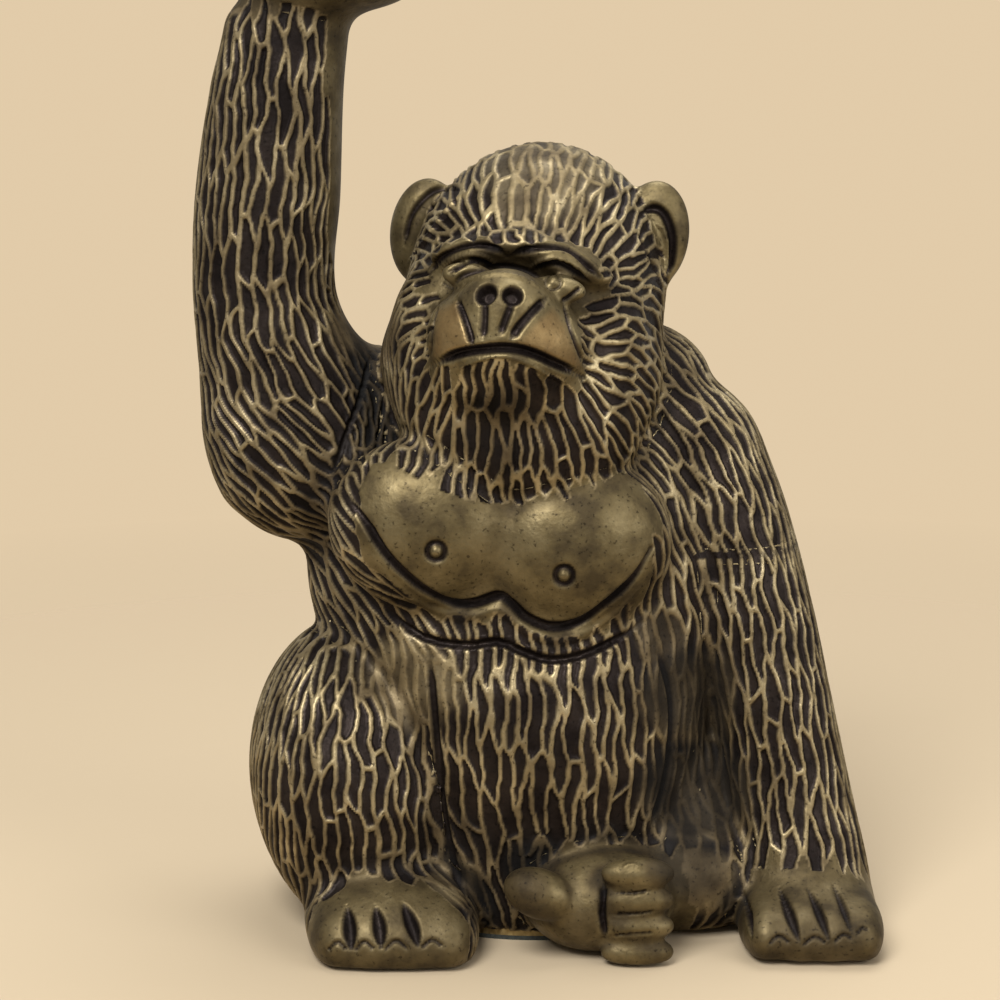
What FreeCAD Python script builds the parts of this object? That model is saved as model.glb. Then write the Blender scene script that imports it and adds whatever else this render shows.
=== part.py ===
import FreeCAD, Part
import math, os
from FreeCAD import Placement, Rotation, Vector

# Seated ape figurine, cast in brass in hollow sections that are pinned together.
# Millimetres. +Z up, +X to the viewer's right, the figure faces -Y.
# The origin is the middle of the torso's foot, on the surface that the felt pad rests on.

SIZES = {
    # The foot of the figure
    "felt_thickness": 1.0,
    "felt_proud": 0.4,
    "plate_thickness": 2.0,
    "plate_lip": 1.4,
    "fit_clearance": 0.15,
    "cut_overrun": 2.0,
    # Hollow castings
    "casting_wall": 3.2,
    "torso_height": 136.0,
    "torso_half_width": 49.0,
    "torso_half_depth": 41.0,
    "torso_middle_x": -9.0,
    "torso_middle_y": -2.0,
    "chest_half_width": 22.0,
    "chest_half_depth": 15.0,
    "chest_half_height": 19.0,
    "nipple_radius": 1.6,
    "nipple_rim": 0.6,
    "shoulder_half_width": 19.0,
    "shoulder_half_depth": 18.0,
    "shoulder_half_height": 15.0,
    "nape_half_width": 17.0,
    "nape_half_depth": 17.0,
    "nape_half_height": 14.0,
    # The arm on the viewer's right, lowered to the ground
    "lowered_arm_length": 121.6,
    "lowered_arm_half_width": 17.5,
    "lowered_arm_half_depth": 19.0,
    "lowered_arm_lean": 37.5,
    "lowered_arm_reach": 28.0,
    "lowered_arm_joint_height": 84.0,
    "finger_half_width": 4.1,
    "finger_half_length": 10.0,
    "finger_half_height": 6.0,
    "finger_pitch": 7.4,
    # The arm on the viewer's left, raised
    "raised_arm_length": 107.0,
    "raised_arm_half_width": 19.0,
    "raised_arm_half_depth": 18.0,
    "raised_arm_lean": 7.5,
    "elbow_half_width": 17.0,
    "elbow_half_depth": 17.5,
    "elbow_half_height": 18.0,
    "biceps_half_width": 17.0,
    "biceps_half_depth": 19.0,
    "biceps_half_height": 21.0,
    # The open hand at the top of the raised arm
    "palm_half_width": 20.0,
    "palm_half_depth": 16.5,
    "palm_half_height": 8.0,
    "palm_hollow_depth": 6.0,
    "raised_finger_half_width": 3.8,
    "raised_finger_half_length": 10.0,
    "raised_finger_pitch": 8.3,
    "raised_fingertip_half_length": 7.5,
    "raised_finger_curl_deg": 35.0,
    "raised_fingertip_curl_deg": 80.0,
    "thumb_half_width": 4.6,
    "thumb_half_length": 10.0,
    "thumb_tilt_deg": -25.0,
    # The haunch and foot on the viewer's left
    "haunch_half_width": 22.5,
    "haunch_half_depth": 33.0,
    "haunch_half_height": 33.0,
    "shin_half_width": 19.0,
    "shin_half_depth": 18.0,
    "shin_half_height": 28.0,
    "foot_half_width": 18.5,
    "foot_half_depth": 18.0,
    "foot_half_height": 12.0,
    "toe_half_width": 5.0,
    "toe_half_length": 9.0,
    "toe_half_height": 6.2,
    "toe_pitch": 8.2,
    # The folded leg and the foot curled in front of the belly
    "folded_thigh_half_width": 27.0,
    "folded_thigh_half_depth": 30.0,
    "folded_thigh_half_height": 27.0,
    "folded_shin_half_width": 25.0,
    "folded_shin_half_depth": 19.0,
    "folded_shin_half_height": 15.0,
    "instep_half_width": 16.5,
    "instep_half_depth": 14.0,
    "instep_half_height": 11.5,
    "big_toe_half_length": 8.0,
    "big_toe_half_width": 5.4,
    "big_toe_tilt_deg": 21.0,
    "curled_toe_half_length": 7.6,
    "curled_toe_half_width": 3.4,
    "curled_toe_pitch": 5.8,
    # The head, in its own frame: it faces -Y and is then rolled and turned
    "head_x": -8.5,
    "head_y": -6.0,
    "head_z": 141.0,
    "head_turn_deg": -10.0,
    "head_roll_deg": 7.0,
    "skull_half_width": 28.5,
    "skull_half_depth": 31.0,
    "skull_half_height": 32.4,
    "brow_half_width": 12.0,
    "brow_half_depth": 6.0,
    "brow_half_height": 4.0,
    "brow_slope_deg": 17.0,
    "cheek_half_width": 13.0,
    "cheek_half_depth": 12.0,
    "cheek_half_height": 14.0,
    "muzzle_half_width": 17.0,
    "muzzle_half_depth": 14.5,
    "muzzle_half_height": 12.0,
    "nose_half_width": 9.5,
    "nose_half_depth": 9.0,
    "nose_half_height": 9.0,
    "nostril_radius": 2.2,
    "nostril_depth": 3.0,
    "eye_half_width": 5.0,
    "eye_half_height": 3.0,
    "eye_half_depth": 3.4,
    "chin_half_width": 15.0,
    "chin_half_depth": 14.0,
    "chin_half_height": 9.0,
    "mouth_half_width": 15.5,
    "mouth_drop": 7.2,
    "mouth_gap": 1.5,
    "mouth_depth": 2.5,
    "beard_half_width": 25.0,
    "beard_half_depth": 19.0,
    "beard_half_height": 19.0,
    "jaw_half_width": 31.0,
    "jaw_half_depth": 28.0,
    "jaw_half_height": 22.0,
    "ear_half_width": 8.0,
    "ear_half_depth": 4.5,
    "ear_half_height": 12.5,
    "ear_rim": 3.0,
    "ear_hollow_depth": 2.5,
    # What joins the castings and closes the foot
    "pin_radius": 2.0,
    "pin_length": 14.0,
    "wrist_pin_length": 11.0,
    "pin_stand_in": 2.5,
    "pin_boss_wall": 2.6,
    "screw_radius": 1.5,
    "screw_length": 9.0,
    "screw_head_radius": 2.9,
    "screw_head_height": 1.5,
    "screw_boss_radius": 5.5,
    "screw_boss_height": 14.0,
}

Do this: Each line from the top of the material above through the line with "# The origin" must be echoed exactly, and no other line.

Exercise answer:
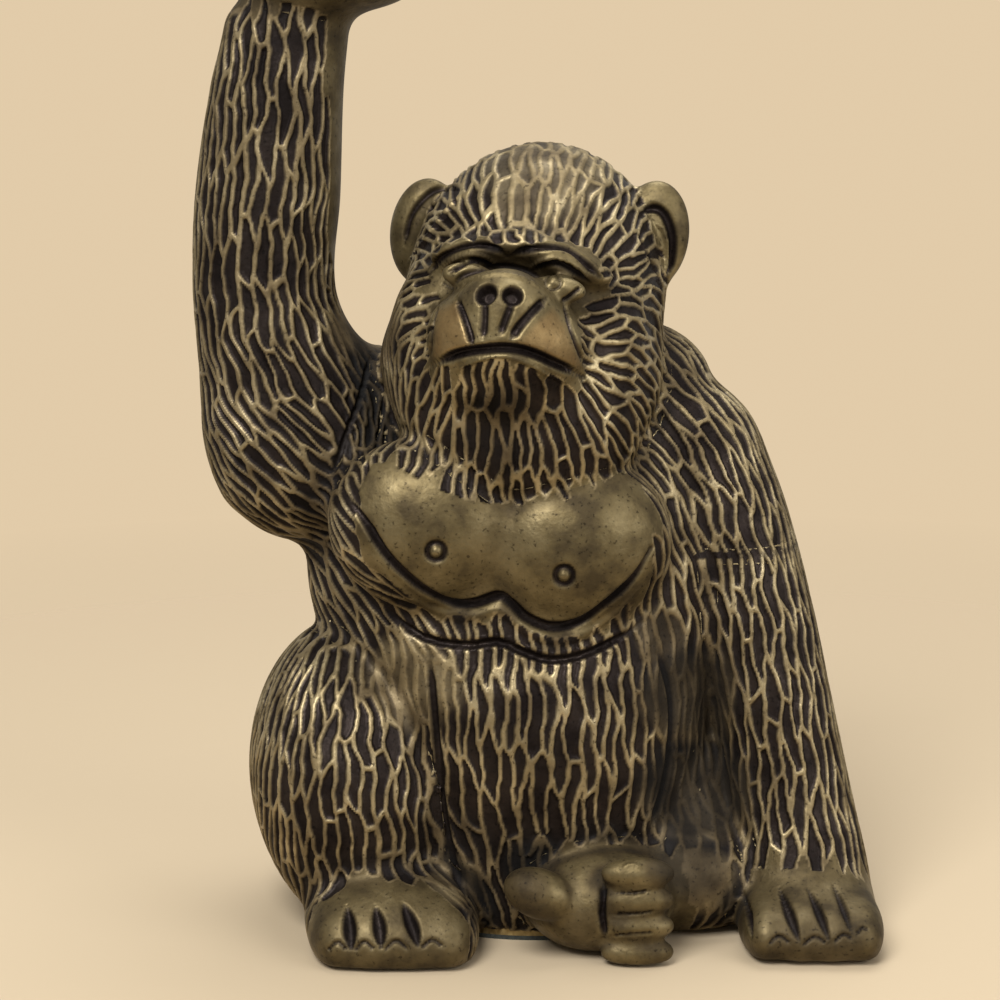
What FreeCAD Python script builds the parts of this object? That model is saved as model.glb. Then write the Blender scene script that imports it and adds whatever else this render shows.
=== part.py ===
import FreeCAD, Part
import math, os
from FreeCAD import Placement, Rotation, Vector

# Seated ape figurine, cast in brass in hollow sections that are pinned together.
# Millimetres. +Z up, +X to the viewer's right, the figure faces -Y.
# The origin is the middle of the torso's foot, on the surface that the felt pad rests on.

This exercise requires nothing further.